Records from a data source

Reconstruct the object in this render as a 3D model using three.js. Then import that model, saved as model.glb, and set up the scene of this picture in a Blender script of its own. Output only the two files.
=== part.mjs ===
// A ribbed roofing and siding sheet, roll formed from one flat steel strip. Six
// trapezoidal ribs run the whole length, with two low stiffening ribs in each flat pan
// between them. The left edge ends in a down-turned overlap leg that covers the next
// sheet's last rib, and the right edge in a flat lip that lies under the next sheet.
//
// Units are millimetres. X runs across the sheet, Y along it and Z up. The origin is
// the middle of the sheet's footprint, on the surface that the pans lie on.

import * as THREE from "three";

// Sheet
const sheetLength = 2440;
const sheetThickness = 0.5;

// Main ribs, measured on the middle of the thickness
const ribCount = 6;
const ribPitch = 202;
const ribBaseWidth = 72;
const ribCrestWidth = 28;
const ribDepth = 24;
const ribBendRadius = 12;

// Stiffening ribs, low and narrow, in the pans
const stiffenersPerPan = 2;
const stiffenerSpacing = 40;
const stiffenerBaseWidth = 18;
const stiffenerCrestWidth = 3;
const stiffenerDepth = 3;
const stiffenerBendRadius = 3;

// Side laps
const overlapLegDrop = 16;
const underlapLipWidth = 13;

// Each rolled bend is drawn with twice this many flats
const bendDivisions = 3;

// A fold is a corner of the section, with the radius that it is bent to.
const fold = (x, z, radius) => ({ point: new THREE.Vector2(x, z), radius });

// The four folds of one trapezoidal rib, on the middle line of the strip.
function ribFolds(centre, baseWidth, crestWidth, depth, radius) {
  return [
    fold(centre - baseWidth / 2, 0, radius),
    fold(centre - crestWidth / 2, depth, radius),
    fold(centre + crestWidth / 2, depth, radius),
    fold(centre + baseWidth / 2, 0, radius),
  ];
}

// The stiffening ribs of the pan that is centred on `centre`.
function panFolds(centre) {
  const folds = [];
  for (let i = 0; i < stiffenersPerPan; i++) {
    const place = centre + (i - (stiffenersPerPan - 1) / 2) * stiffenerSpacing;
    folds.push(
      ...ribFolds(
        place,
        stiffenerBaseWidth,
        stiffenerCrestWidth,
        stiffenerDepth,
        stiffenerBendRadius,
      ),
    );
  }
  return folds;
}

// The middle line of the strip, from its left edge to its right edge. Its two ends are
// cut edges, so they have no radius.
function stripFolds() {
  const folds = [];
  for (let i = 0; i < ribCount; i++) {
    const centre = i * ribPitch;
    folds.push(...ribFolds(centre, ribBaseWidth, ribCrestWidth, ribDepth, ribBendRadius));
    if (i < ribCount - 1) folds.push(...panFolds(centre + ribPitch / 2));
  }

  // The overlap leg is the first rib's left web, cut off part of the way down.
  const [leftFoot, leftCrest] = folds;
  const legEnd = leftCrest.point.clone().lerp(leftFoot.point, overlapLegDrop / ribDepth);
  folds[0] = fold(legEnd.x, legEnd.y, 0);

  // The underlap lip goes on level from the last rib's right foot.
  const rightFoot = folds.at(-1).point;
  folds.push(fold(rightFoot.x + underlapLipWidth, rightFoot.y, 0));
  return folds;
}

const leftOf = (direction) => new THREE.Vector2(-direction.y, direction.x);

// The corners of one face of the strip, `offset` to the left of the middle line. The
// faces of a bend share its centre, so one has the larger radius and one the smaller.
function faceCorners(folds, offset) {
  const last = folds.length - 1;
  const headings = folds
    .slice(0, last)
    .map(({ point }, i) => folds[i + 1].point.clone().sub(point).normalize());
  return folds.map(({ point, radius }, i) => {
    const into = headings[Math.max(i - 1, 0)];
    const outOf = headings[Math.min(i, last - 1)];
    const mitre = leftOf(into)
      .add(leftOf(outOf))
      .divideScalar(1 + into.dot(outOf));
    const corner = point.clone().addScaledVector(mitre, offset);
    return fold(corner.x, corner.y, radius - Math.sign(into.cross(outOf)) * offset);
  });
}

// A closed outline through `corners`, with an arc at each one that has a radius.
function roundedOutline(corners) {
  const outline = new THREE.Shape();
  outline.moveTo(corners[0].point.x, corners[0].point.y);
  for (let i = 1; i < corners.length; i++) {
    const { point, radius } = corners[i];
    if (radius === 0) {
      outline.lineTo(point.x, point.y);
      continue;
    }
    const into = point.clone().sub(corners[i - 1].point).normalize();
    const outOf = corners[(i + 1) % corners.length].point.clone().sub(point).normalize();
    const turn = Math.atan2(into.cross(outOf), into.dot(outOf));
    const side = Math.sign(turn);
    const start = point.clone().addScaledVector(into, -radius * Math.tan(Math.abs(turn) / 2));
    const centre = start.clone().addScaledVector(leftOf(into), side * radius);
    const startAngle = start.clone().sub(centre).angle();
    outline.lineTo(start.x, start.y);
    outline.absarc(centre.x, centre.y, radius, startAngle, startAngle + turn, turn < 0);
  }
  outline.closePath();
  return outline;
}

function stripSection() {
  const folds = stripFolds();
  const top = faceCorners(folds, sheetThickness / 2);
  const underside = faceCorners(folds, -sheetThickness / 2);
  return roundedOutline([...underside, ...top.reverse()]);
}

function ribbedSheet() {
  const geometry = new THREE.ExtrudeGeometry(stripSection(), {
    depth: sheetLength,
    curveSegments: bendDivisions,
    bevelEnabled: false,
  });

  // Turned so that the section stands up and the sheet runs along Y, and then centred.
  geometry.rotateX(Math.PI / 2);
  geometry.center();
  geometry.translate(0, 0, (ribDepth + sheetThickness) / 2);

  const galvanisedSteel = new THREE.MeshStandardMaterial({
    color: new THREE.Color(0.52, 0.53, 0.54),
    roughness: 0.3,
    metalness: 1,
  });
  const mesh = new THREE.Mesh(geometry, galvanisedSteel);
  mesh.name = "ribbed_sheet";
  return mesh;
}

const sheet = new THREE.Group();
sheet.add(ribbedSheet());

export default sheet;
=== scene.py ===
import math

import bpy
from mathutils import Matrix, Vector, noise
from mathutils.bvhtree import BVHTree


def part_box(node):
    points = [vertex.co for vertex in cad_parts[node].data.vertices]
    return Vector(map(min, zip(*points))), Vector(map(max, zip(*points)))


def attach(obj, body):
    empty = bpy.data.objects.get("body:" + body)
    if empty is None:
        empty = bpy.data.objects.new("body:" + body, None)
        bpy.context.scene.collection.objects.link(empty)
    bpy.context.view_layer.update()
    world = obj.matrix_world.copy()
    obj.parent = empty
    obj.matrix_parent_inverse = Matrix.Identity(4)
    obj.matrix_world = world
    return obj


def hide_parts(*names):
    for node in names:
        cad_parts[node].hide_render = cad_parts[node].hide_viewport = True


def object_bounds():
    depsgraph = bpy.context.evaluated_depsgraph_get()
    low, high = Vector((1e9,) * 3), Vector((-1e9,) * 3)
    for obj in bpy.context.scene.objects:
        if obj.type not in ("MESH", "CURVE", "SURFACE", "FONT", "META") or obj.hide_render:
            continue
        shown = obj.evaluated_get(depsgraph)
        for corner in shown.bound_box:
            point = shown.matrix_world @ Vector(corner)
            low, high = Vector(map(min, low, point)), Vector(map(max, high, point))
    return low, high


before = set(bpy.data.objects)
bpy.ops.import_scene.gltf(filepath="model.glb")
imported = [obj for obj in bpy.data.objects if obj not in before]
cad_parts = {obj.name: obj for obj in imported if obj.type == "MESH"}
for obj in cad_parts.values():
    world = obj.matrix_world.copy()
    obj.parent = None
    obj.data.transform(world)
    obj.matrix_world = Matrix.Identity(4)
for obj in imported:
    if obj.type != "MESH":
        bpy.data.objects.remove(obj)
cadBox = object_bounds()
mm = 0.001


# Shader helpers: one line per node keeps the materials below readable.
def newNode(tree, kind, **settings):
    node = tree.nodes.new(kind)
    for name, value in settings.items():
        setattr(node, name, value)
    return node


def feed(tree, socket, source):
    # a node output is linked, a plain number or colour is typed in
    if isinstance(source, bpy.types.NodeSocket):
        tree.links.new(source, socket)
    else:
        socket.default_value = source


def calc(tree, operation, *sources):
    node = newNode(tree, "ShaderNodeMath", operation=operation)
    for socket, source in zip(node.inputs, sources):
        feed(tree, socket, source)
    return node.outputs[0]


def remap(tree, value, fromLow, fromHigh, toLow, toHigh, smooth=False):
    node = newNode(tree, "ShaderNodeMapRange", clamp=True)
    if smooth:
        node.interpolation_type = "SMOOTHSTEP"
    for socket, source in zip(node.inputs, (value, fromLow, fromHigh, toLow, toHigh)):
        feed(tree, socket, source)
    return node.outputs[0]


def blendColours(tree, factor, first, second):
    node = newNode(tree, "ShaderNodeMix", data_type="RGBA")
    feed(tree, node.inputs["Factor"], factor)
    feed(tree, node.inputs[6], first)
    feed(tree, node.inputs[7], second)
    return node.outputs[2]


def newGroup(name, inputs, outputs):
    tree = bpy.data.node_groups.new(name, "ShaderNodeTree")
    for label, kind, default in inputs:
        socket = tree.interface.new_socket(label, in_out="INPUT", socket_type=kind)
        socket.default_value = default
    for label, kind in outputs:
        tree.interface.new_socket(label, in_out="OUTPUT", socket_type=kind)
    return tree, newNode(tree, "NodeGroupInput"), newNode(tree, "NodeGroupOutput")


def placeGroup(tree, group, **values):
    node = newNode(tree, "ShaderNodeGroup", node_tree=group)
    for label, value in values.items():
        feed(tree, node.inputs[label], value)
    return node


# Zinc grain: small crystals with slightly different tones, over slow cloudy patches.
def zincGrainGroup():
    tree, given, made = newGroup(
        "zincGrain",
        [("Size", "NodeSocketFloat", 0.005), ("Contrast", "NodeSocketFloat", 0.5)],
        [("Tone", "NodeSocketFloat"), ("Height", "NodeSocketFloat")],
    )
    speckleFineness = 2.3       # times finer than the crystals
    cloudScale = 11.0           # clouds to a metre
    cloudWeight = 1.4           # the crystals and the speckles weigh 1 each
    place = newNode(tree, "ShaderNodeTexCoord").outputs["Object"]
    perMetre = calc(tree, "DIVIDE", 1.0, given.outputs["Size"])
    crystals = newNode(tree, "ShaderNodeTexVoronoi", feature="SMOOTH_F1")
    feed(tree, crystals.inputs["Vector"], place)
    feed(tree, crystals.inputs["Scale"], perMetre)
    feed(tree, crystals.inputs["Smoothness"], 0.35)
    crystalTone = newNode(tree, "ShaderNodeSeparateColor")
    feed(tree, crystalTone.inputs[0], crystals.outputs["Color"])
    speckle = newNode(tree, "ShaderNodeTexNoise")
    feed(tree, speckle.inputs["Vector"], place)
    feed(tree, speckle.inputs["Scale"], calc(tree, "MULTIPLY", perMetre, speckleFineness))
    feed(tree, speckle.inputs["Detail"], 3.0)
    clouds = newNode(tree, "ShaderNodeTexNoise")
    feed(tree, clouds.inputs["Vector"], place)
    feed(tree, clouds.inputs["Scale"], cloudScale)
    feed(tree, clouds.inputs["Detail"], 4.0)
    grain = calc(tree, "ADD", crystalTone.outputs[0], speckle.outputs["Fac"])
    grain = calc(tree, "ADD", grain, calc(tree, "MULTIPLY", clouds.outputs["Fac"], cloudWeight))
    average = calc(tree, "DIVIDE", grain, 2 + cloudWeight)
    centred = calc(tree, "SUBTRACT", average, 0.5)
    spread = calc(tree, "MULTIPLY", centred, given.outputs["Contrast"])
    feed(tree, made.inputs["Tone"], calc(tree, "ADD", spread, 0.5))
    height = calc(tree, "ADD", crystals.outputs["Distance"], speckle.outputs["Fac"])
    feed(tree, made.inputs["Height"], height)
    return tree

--

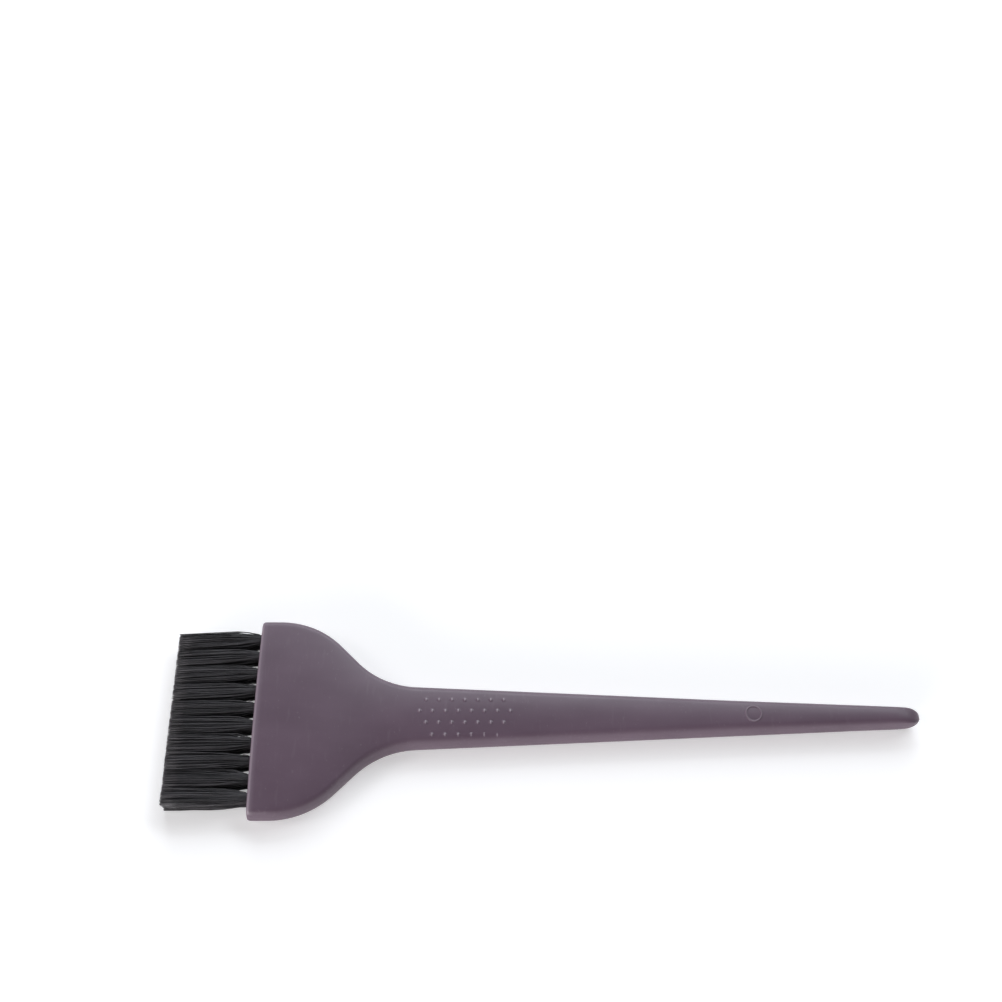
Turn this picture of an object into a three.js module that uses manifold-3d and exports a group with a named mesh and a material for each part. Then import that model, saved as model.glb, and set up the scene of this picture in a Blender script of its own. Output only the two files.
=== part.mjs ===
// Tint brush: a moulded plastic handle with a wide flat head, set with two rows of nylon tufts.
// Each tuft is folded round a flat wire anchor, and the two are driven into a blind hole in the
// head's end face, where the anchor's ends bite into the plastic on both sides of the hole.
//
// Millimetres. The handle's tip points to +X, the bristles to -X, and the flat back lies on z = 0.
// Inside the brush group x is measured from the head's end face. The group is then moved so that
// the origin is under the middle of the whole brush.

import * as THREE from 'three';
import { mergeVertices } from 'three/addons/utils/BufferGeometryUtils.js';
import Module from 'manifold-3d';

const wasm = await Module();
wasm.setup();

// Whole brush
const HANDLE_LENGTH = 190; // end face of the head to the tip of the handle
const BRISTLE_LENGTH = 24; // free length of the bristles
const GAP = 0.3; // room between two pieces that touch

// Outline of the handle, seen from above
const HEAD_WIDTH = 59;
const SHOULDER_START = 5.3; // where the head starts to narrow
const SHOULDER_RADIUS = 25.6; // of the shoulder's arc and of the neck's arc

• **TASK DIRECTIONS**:
Only the lines from the one with "and then centred." up to the one with "shown = obj.evaluated_get(depsgraph)" should be repeated, both included, exactly as they appear.

• **RESULT OF THE EXERCISE**:
  // Turned so that the section stands up and the sheet runs along Y, and then centred.
  geometry.rotateX(Math.PI / 2);
  geometry.center();
  geometry.translate(0, 0, (ribDepth + sheetThickness) / 2);

  const galvanisedSteel = new THREE.MeshStandardMaterial({
    color: new THREE.Color(0.52, 0.53, 0.54),
    roughness: 0.3,
    metalness: 1,
  });
  const mesh = new THREE.Mesh(geometry, galvanisedSteel);
  mesh.name = "ribbed_sheet";
  return mesh;
}

const sheet = new THREE.Group();
sheet.add(ribbedSheet());

export default sheet;
=== scene.py ===
import math

import bpy
from mathutils import Matrix, Vector, noise
from mathutils.bvhtree import BVHTree


def part_box(node):
    points = [vertex.co for vertex in cad_parts[node].data.vertices]
    return Vector(map(min, zip(*points))), Vector(map(max, zip(*points)))


def attach(obj, body):
    empty = bpy.data.objects.get("body:" + body)
    if empty is None:
        empty = bpy.data.objects.new("body:" + body, None)
        bpy.context.scene.collection.objects.link(empty)
    bpy.context.view_layer.update()
    world = obj.matrix_world.copy()
    obj.parent = empty
    obj.matrix_parent_inverse = Matrix.Identity(4)
    obj.matrix_world = world
    return obj


def hide_parts(*names):
    for node in names:
        cad_parts[node].hide_render = cad_parts[node].hide_viewport = True


def object_bounds():
    depsgraph = bpy.context.evaluated_depsgraph_get()
    low, high = Vector((1e9,) * 3), Vector((-1e9,) * 3)
    for obj in bpy.context.scene.objects:
        if obj.type not in ("MESH", "CURVE", "SURFACE", "FONT", "META") or obj.hide_render:
            continue
        shown = obj.evaluated_get(depsgraph)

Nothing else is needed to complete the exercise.